NFL, tennis stoppages
The New York Jets, Chicago Bears, Green Bay Packers, Indianapolis Colts, Arizona Cardinals, Tennessee Titans and Washington Football Team announced they would not practice Thursday in response to the sports team protests. The Jacksonville Jaguars delayed the start of their practices and met to discuss social change.
"How can you hear the pain Black people are going through and dismiss it as nothing?" Burrow wrote. "How can you hear the pain and respond with anything other than 'I stand with you.'"
Meanwhile, organizers of the Western & Southern Open announced Wednesday that the tennis tournament was to pause play Thursday as part of the protests.
"As a sport, tennis is collectively taking a stance against racial inequality and social injustice that once again has been thrust to the forefront in the United States," the WTA, ATP Tour and USTA said in a joint statement.
"The USTA, ATP Tour, and WTA have decided to recognize this moment in time by pausing tournament play at the Western & Southern Open on Thursday. Play will resume on Friday."
The move to pause the tournament came after world No. 10 Naomi Osaka announced she would not play in her scheduled semifinal match Thursday in New York City.
"As a black woman, I feel as though there are much more important matters at hand that need immediate attention, rather than watching me play tennis," Osaka said in a statement.
Cori "Coco" Gauff and Sloane Stephens were among the tennis stars to offer support to Osaka on social media after her decision to pull out of the match.
The PGA Tour's BMW Championship teed off Thursday afternoon. The PGA announced Thursday morning that it supports the MLB, MLS, NBA, WNBA and WTA protests, but did not postpone the first round at the Olympia Fields Country Club in Olympia Fields, Ill.
NHL postpones playoff games over next two days
The NHL did not plan to hold any Stanley Cup postseason games Thursday and Friday in solidarity with other leagues protesting the recent police shooting of Blake.
The decision impacted Thursday night's games -- the New York Islanders versus the Philadelphia Flyers and the Vegas Golden Knights against the Vancouver Canucks -- as well as Friday night's Tampa Bay Lightning-Boston Bruins and Colorado Avalanche-Dallas Stars matchups.
"After much discussion, NHL players believe that the best course of action would be to take a step back and not play tonight's and tomorrow's games as scheduled," the NHL said in a statement Thursday.
"The NHL supports the players' decision and will reschedule those four games beginning Saturday and adjust the remainder of the second round schedule accordingly.
"Black and Brown communities continue to face real, painful experiences. The NHL and NHLPA recognize that much work remains to be done before we can play an appropriate role in a discussion centered on diversity, inclusion and social justice."

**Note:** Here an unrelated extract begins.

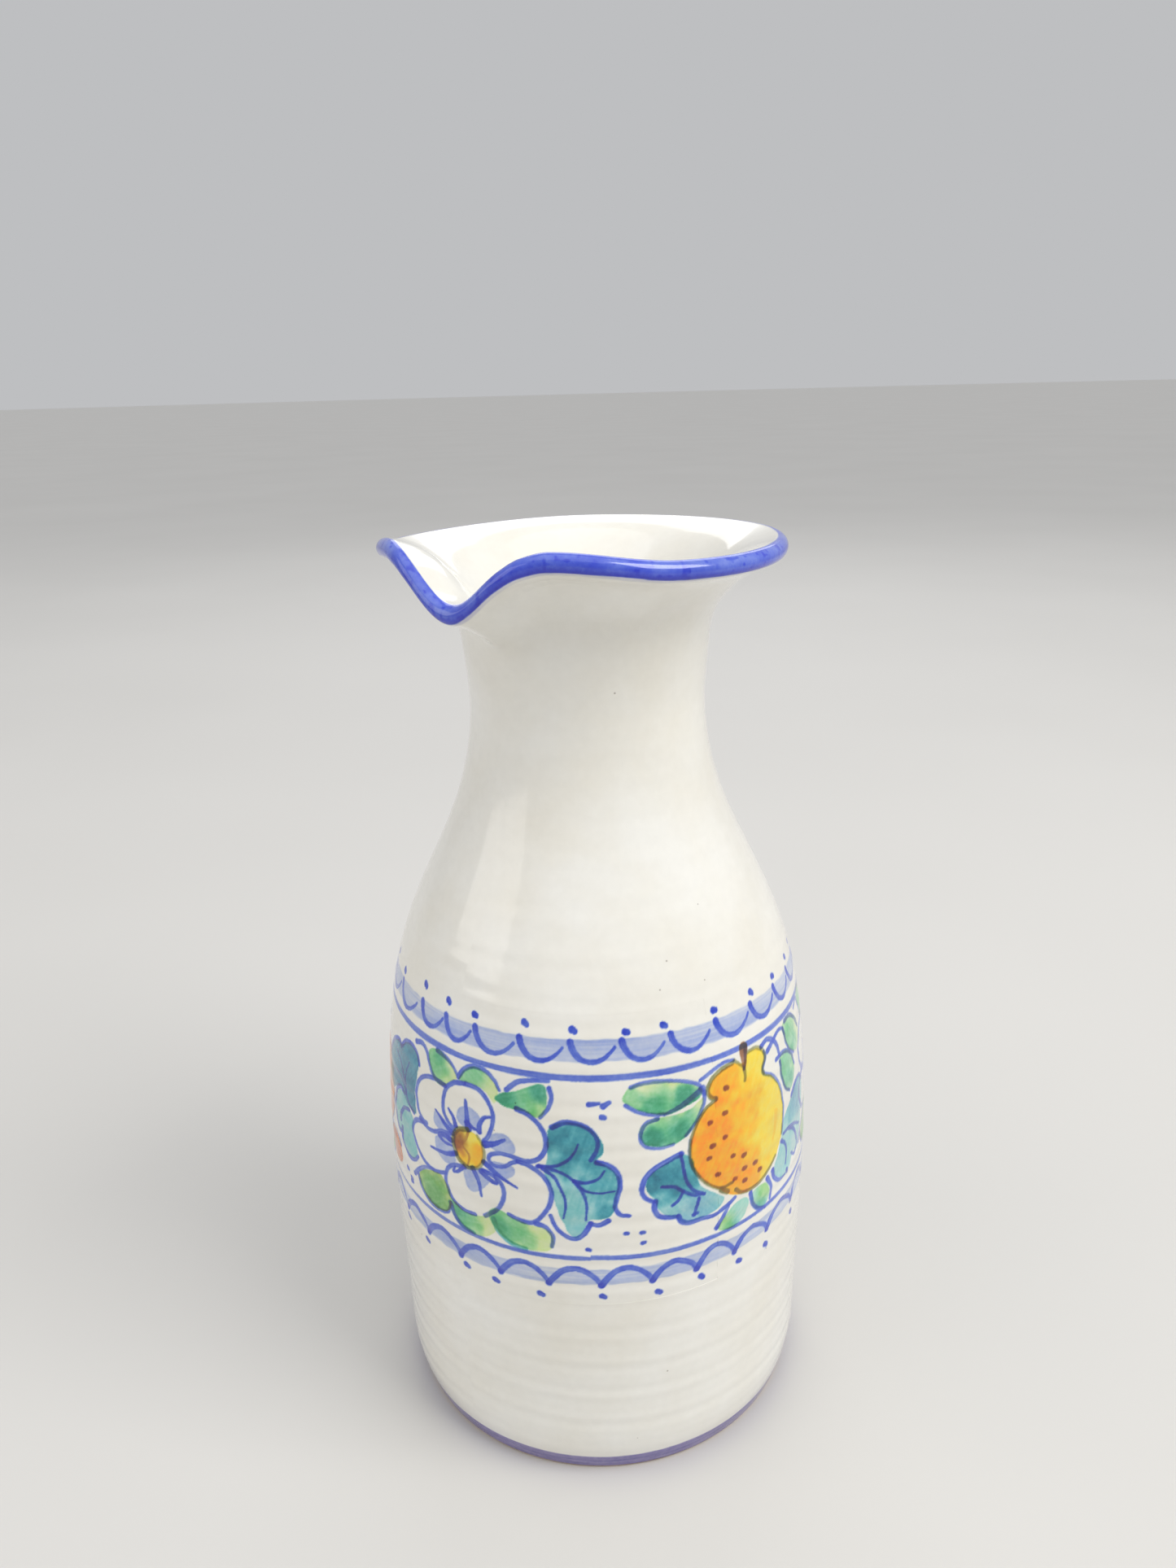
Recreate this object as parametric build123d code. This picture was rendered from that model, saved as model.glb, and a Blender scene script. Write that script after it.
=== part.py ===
from build123d import *
import math
import os

# Hand-thrown ceramic pitcher with a pulled pouring lip and no handle. Millimetres, +Z up.
# Origin: on the pot's axis, in the plane of the foot ring. The pouring lip points along -Y.
# The pot is one fired clay body under a coat of white glaze. The coat is cut where its colour
# changes: foot line, white belly, painted borders and frieze, white neck, blue lip, white inside.

# ---- driving dimensions --------------------------------------------------------------------
# Outside of the glazed wall as (radius, height), from the foot to the root of the rolled lip.
OUTSIDE = [
    (54.6, 0.0), (56.4, 5.5), (57.7, 20.0), (58.8, 60.0), (57.8, 103.0), (55.1, 123.0),
    (50.2, 140.0), (42.6, 157.0), (35.4, 173.0), (31.3, 188.0), (30.2, 201.0), (31.1, 213.0),
    (33.2, 223.0), (38.0, 229.1), (42.6, 233.0), (48.5, 235.4),
]
WALL_AT_FOOT = 5.0        # wall thickness, glaze included
WALL_AT_BELLY = 4.6
BELLY_HEIGHT = 60.0
WALL_AT_NECK = 4.0
NECK_HEIGHT = 200.0
LIP_THICKNESS = 4.8       # the rolled lip is a half round of this diameter
COAT = 0.4                # thickness of the fired glaze
FLOOR = 7.5               # height of the glazed floor inside
FLOOR_CORNER = 12.0       # radius between the inside wall and the floor
FOOT_RECESS_RADIUS = 46.0
FOOT_RECESS_DEPTH = 1.8
FOOT_RECESS_SLOPE = 2.5   # the recess narrows by this much over its depth
WAIST = 201.0             # narrowest ring of the neck, where the clay is modelled in two lengths

# Pouring lip: angles in degrees either side of the spout's middle plane, sizes at the rim.
SPOUT_DROP = 10.0
SPOUT_HALF = 22.5
SPOUT_REACH = -0.8
SHOULDER_RISE = 2.3
SHOULDER_AT = 30.0
SHOULDER_NEAR = 14.0      # the shoulder's half width towards the spout
SHOULDER_FAR = 35.0       # and away from it
FLANK_REACH = 0.4
FLANK_AT = 45.0
FLANK_HALF = 18.0
SIDE_SAG = 0.9
SIDE_AT = 85.0
SIDE_HALF = 60.0
THROAT_HEIGHT = 210.0     # the pulled shape fades out between the rim and this height
RIM_HEIGHT = 236.0

# Heights where the coat changes colour.
BARE_FOOT_TOP = 0.8
FOOT_BAND_TOP = 5.3
LOWER_BORDER_BOTTOM = 58.0
LOWER_BORDER_TOP = 73.0
UPPER_BORDER_BOTTOM = 120.0
UPPER_BORDER_TOP = 135.5
LIP_BAND_BELOW_CENTRE = 1.6    # the blue ends this far under the middle of the rolled lip

# Resolution of the lofted wall. Its rings crowd together towards the flared lip.
OUTER_SECTIONS = 40
CROWDING = 1.5
LIP_SECTIONS = 6
CORNER_SECTIONS = 4
LOOP_POINTS = 60


# ---- shape of the wall -----------------------------------------------------------------------
def bump(x, half_width):
    """A cosine hill, 1 at x = 0 and 0 from half_width outwards."""
    if abs(x) >= half_width:
        return 0.0
    return 0.5 * (1 + math.cos(math.pi * x / half_width))


def rim_shift(angle):
    """How far the rim is pulled outwards and upwards at this angle from the spout."""
    away = abs(angle)
    past = away - SHOULDER_AT
    spout = bump(away, SPOUT_HALF)
    shoulder = bump(past, SHOULDER_NEAR if past < 0 else SHOULDER_FAR)
    flank = bump(away - FLANK_AT, FLANK_HALF)
    side = bump(away - SIDE_AT, SIDE_HALF)
    outwards = SPOUT_REACH * spout + FLANK_REACH * flank
    upwards = SHOULDER_RISE * shoulder - SPOUT_DROP * spout - SIDE_SAG * side
    return outwards, upwards


def pull(height):
    """Share of the rim's shift that a point at this height follows."""
    share = (height - THROAT_HEIGHT) / (RIM_HEIGHT - THROAT_HEIGHT)
    share = min(max(share, 0.0), 1.0)
    return share * share * (3 - 2 * share)


def ring(place):
    """Smooth closed ring through place(angle), which gives (radius, height) at each angle."""
    points = []
    for i in range(LOOP_POINTS):
        angle = 360 * i / LOOP_POINTS - 180
        radius, height = place(angle)
        turn = math.radians(angle)
        points.append(Vector(radius * math.sin(turn), -radius * math.cos(turn), height))
    even = [i / LOOP_POINTS for i in range(LOOP_POINTS + 1)]
    return Wire([Edge.make_spline(points, periodic=True, parameters=even)])


def wall_ring(radius, height):
    """Ring of the wall at a nominal radius and height, pulled into the spout."""
    share = pull(height)

    def place(angle):
        outwards, upwards = rim_shift(angle)
        return radius + share * outwards, height + share * upwards

    return ring(place)


def wall_thickness(height):
    """Glazed wall thickness, tapering from the foot to the neck and swelling to the lip."""
    stations = [
        (0.0, WALL_AT_FOOT), (BELLY_HEIGHT, WALL_AT_BELLY),
        (NECK_HEIGHT, WALL_AT_NECK), (OUTSIDE[-1][1], LIP_THICKNESS),
    ]
    for (low, thick_low), (high, thick_high) in zip(stations, stations[1:]):
        if height <= high:
            return thick_low + (thick_high - thick_low) * (height - low) / (high - low)
    return LIP_THICKNESS


def wall_line():
    """Points of the outside line with the outward normal and the wall thickness at each."""
    line = Spline([(r, z) for r, z in OUTSIDE])
    stations = []
    for i in range(OUTER_SECTIONS + 1):
        at = 1 - (1 - i / OUTER_SECTIONS) ** CROWDING
        point = line @ at
        along = line % at
        stations.append((point, Vector(along.Y, -along.X), wall_thickness(point.Y)))
    return stations


def layer_sections(depth):
    """(radius, height) rings of the outside, the lip and the inside, depth under the glaze."""
    stations = wall_line()
    outside = [p - n * depth for p, n, _ in stations]
    outside[0] = Vector(outside[0].X, 0)

    end, normal, thick = stations[-1]
    centre = end - normal * (thick / 2)
    forward = Vector(-normal.Y, normal.X)
    radius = thick / 2 - depth
    lip = []
    for i in range(LIP_SECTIONS + 1):
        turn = math.pi * i / LIP_SECTIONS
        lip.append(centre + normal * (radius * math.cos(turn)) + forward * (radius * math.sin(turn)))

    corner_z = FLOOR + FLOOR_CORNER
    inside = [p - n * (t - depth) for p, n, t in reversed(stations) if p.Y > corner_z + 4]
    near_corner, _, thick = min(stations, key=lambda station: abs(station[0].Y - corner_z))
    corner_r = near_corner.X - thick - FLOOR_CORNER
    reach = FLOOR_CORNER + depth
    for i in range(CORNER_SECTIONS + 1):
        turn = math.pi / 2 * i / CORNER_SECTIONS
        inside.append(Vector(corner_r + reach * math.cos(turn), corner_z - reach * math.sin(turn)))
    return [[(p.X, p.Y) for p in rings] for rings in (outside, lip, inside)]


def vessel(depth):
    """Solid pot whose whole skin lies depth under the finished glaze, flat at z = 0."""
    runs = [[wall_ring(r, z) for r, z in rings] for rings in layer_sections(depth)]
    faces = [Face(runs[0][0]), Face(runs[-1][-1])]
    for run in runs:
        faces += Shell.make_loft(run).faces()
    return Solid(Shell(faces))


# ---- cutting the coat ------------------------------------------------------------------------
def lip_centre():
    end, normal, thick = wall_line()[-1]
    return end - normal * (thick / 2)


def above_lip_line():
    """Everything over the wavy line where the blue of the lip begins on the outside."""
    height = lip_centre().Y - LIP_BAND_BELOW_CENTRE
    far = 75.0
    near = 15.0
    top = 262.0
    rings = [
        ring(lambda angle: (far, top)),
        ring(lambda angle: (far, height + rim_shift(angle)[1])),
        ring(lambda angle: (near, height + rim_shift(angle)[1])),
        ring(lambda angle: (near, top - 2)),
    ]
    return Solid.make_loft(rings, ruled=True)


def inside_crest():
    """Upright plug bounded by the crest of the lip, where the blue meets the white inside."""
    crest = lip_centre().X
    ends = [ring(lambda angle, z=z: (crest + rim_shift(angle)[0], z)) for z in (220.0, 246.0)]
    return Solid.make_loft(ends, ruled=True)


def slab(bottom, top):
    """Level slice through the whole pot."""
    return Pos(0, 0, (bottom + top) / 2) * Box(200, 200, top - bottom)


def widest(shape):
    """The outermost ring of a cut coat."""
    return max(shape.solids(), key=lambda s: (s.bounding_box().size.X, s.bounding_box().size.Z))


# ---- pieces ----------------------------------------------------------------------------------
def make_pieces():
    glazed = vessel(0.0)
    core = vessel(COAT)
    recess = Cone(
        FOOT_RECESS_RADIUS, FOOT_RECESS_RADIUS - FOOT_RECESS_SLOPE, FOOT_RECESS_DEPTH,
        align=(Align.CENTER, Align.CENTER, Align.MIN),
    )
    pieces = {
        "clay_body": (core & slab(-1.0, WAIST)) - recess,
        "clay_neck": core & slab(WAIST, 260.0),
    }

    coat = (glazed - core) & slab(BARE_FOOT_TOP, 260.0)
    lip = (coat & above_lip_line()) - inside_crest()
    pieces["lip_band"] = lip
    rest = (coat - lip).solids()
    outer = max(rest, key=lambda s: s.bounding_box().size.X)
    inner = min(rest, key=lambda s: s.bounding_box().size.X)
    pieces["inner_glaze"] = inner

    cuts = [
        ("foot_band", BARE_FOOT_TOP, FOOT_BAND_TOP),
        ("belly_glaze", FOOT_BAND_TOP, LOWER_BORDER_BOTTOM),
        ("lower_border", LOWER_BORDER_BOTTOM, LOWER_BORDER_TOP),
        ("fruit_frieze", LOWER_BORDER_TOP, UPPER_BORDER_BOTTOM),
        ("upper_border", UPPER_BORDER_BOTTOM, UPPER_BORDER_TOP),
        ("neck_glaze", UPPER_BORDER_TOP, 260.0),
    ]
    for name, bottom, top in cuts:
        pieces[name] = widest(outer & slab(bottom, top))
    return pieces


os.makedirs("parts", exist_ok=True)
for node, shape in make_pieces().items():
    solids = shape.solids()
    export_step(solids[0] if len(solids) == 1 else Compound(solids), f"parts/{node}.step")
    box = shape.bounding_box()
    print(f"{node:13s} solids {len(solids)} volume {shape.volume / 1000:8.2f} cm3  "
          f"z {box.min.Z:7.2f} to {box.max.Z:7.2f}  x {box.size.X:7.2f}  y {box.size.Y:7.2f}")
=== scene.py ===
import math

import bpy
import numpy as np
from mathutils import Matrix, Vector


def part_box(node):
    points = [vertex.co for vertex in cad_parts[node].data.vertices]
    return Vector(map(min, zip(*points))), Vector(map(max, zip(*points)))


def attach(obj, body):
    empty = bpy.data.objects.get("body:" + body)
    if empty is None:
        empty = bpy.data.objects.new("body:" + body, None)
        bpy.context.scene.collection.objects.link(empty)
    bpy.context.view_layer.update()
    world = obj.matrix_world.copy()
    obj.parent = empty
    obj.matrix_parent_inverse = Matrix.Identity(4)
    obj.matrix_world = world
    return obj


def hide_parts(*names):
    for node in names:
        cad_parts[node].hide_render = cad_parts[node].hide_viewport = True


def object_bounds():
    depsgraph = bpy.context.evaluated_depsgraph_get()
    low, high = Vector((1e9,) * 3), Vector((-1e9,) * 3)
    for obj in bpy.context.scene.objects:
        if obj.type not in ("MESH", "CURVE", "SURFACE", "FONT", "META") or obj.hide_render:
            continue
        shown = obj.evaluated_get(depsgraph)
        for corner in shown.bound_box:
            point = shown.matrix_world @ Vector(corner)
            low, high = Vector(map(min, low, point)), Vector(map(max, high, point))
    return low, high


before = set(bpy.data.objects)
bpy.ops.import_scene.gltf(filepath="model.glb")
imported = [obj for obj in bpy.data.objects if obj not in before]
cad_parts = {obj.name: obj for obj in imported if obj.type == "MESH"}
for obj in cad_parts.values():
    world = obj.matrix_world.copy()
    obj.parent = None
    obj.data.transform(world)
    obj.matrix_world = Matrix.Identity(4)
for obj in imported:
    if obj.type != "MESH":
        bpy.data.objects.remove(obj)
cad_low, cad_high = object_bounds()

# A hand-thrown, hand-painted pitcher. Lengths in this script are millimetres until a mesh is made.
# The glaze is modelled as closed shells, one per colour zone, over the clay of the frame. Each
# outer skin carries the brushwork in its vertices as the light that the colours let through; the
# lip's skin also carries a painted shade along the lower edge of its blue.

# ---- shape of the pot, as designed ---------------------------------------------------------------
OUTSIDE = [
    (54.6, 0.0), (56.4, 5.5), (57.7, 20.0), (58.8, 60.0), (57.8, 103.0), (55.1, 123.0),
    (50.2, 140.0), (42.6, 157.0), (35.4, 173.0), (31.3, 188.0), (30.2, 201.0), (31.1, 213.0),
    (33.2, 223.0), (38.0, 229.1), (42.6, 233.0), (48.5, 235.4),
]
WALL = [(0.0, 5.0), (60.0, 4.6), (200.0, 4.0), (235.4, 4.8)]    # (height, thickness)
WALL_SECTIONS = 40                    # the wall is lofted through this many rings and one more,
CROWDING = 1.5                        # which crowd together towards the lip
LIP_THICKNESS = 4.8
COAT = 0.4
FLOOR_HEIGHT = 7.5
FLOOR_CORNER = 12.0
BLUE_STARTS = math.radians(-42)       # where the lip's blue begins and ends on the half round
BLUE_ENDS = math.radians(90)
SPOUT_DROP, SPOUT_REACH, SPOUT_HALF = 10.0, -0.8, 22.5
SHOULDER_RISE, SHOULDER_AT, SHOULDER_NEAR, SHOULDER_FAR = 2.3, 30.0, 14.0, 35.0
FLANK_REACH, FLANK_AT, FLANK_HALF = 0.4, 45.0, 18.0
SIDE_SAG, SIDE_AT, SIDE_HALF = 0.9, 85.0, 60.0
THROAT_HEIGHT, RIM_HEIGHT = 210.0, 236.0
SECTORS = 6                           # a painted zone is made of this many shells side by side
BACK_STRIDE = 8                       # a shell's hidden back is this many times coarser than its skin

# ---- the painting's own measures -----------------------------------------------------------------
FRONT = math.radians(38.5)            # the middle of the front view, from the spout
PAINT_RADIUS = 58.5                   # x is the arc from the middle of the front at this radius
ROUND = 2 * math.pi * PAINT_RADIUS
CELL = 0.16
STROKE_LOAD = 1.22                    # how full the brush is, and how far a stroke spreads in firing
STROKE_SPREAD = 1.12
CANVAS_LOW, CANVAS_HIGH = 56.0, 138.0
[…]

MLB has seven postponements, could have more
Thursday's games between the Oakland Athletics-Texas Rangers, Philadelphia Phillies-Washington Nationals, Minnesota Twins-Detroit Tigers, Boston Red Sox-Toronto Blue Jays, Colorado Rockies-Arizona Diamondbacks and Baltimore Orioles-Tampa Bay Rays have been postponed, with possibly more to follow.
In addition, the New York Mets' game against the Miami Marlins on Thursday night was postponed after both teams held a 42-second moment of silence -- in honor of baseball pioneer Jackie Robinson -- before leaving the field. Friday is Jackie Robinson Day across the sport.
The postponements came after the league had three games scrapped Wednesday as players added their voices to the national protest over the shooting of Blake. But the majority of MLB games remained on the schedule Thursday as the NBA, NHL and WNBA all postponed play.
"On behalf of the more than 100 Black current and former MLB players that make up The Players Alliance, we remain unified by our mission and dedicated to making real, lasting change," The Players Alliance said in a statement Thursday.
"The color of our skin is the uniform we wear every day. We cannot change that. What we can change is the pain and injustice the Black community has suffered for far too long.
"We are determined to use our platform to speak out, and encourage our teammates and fans to help make our voices even louder."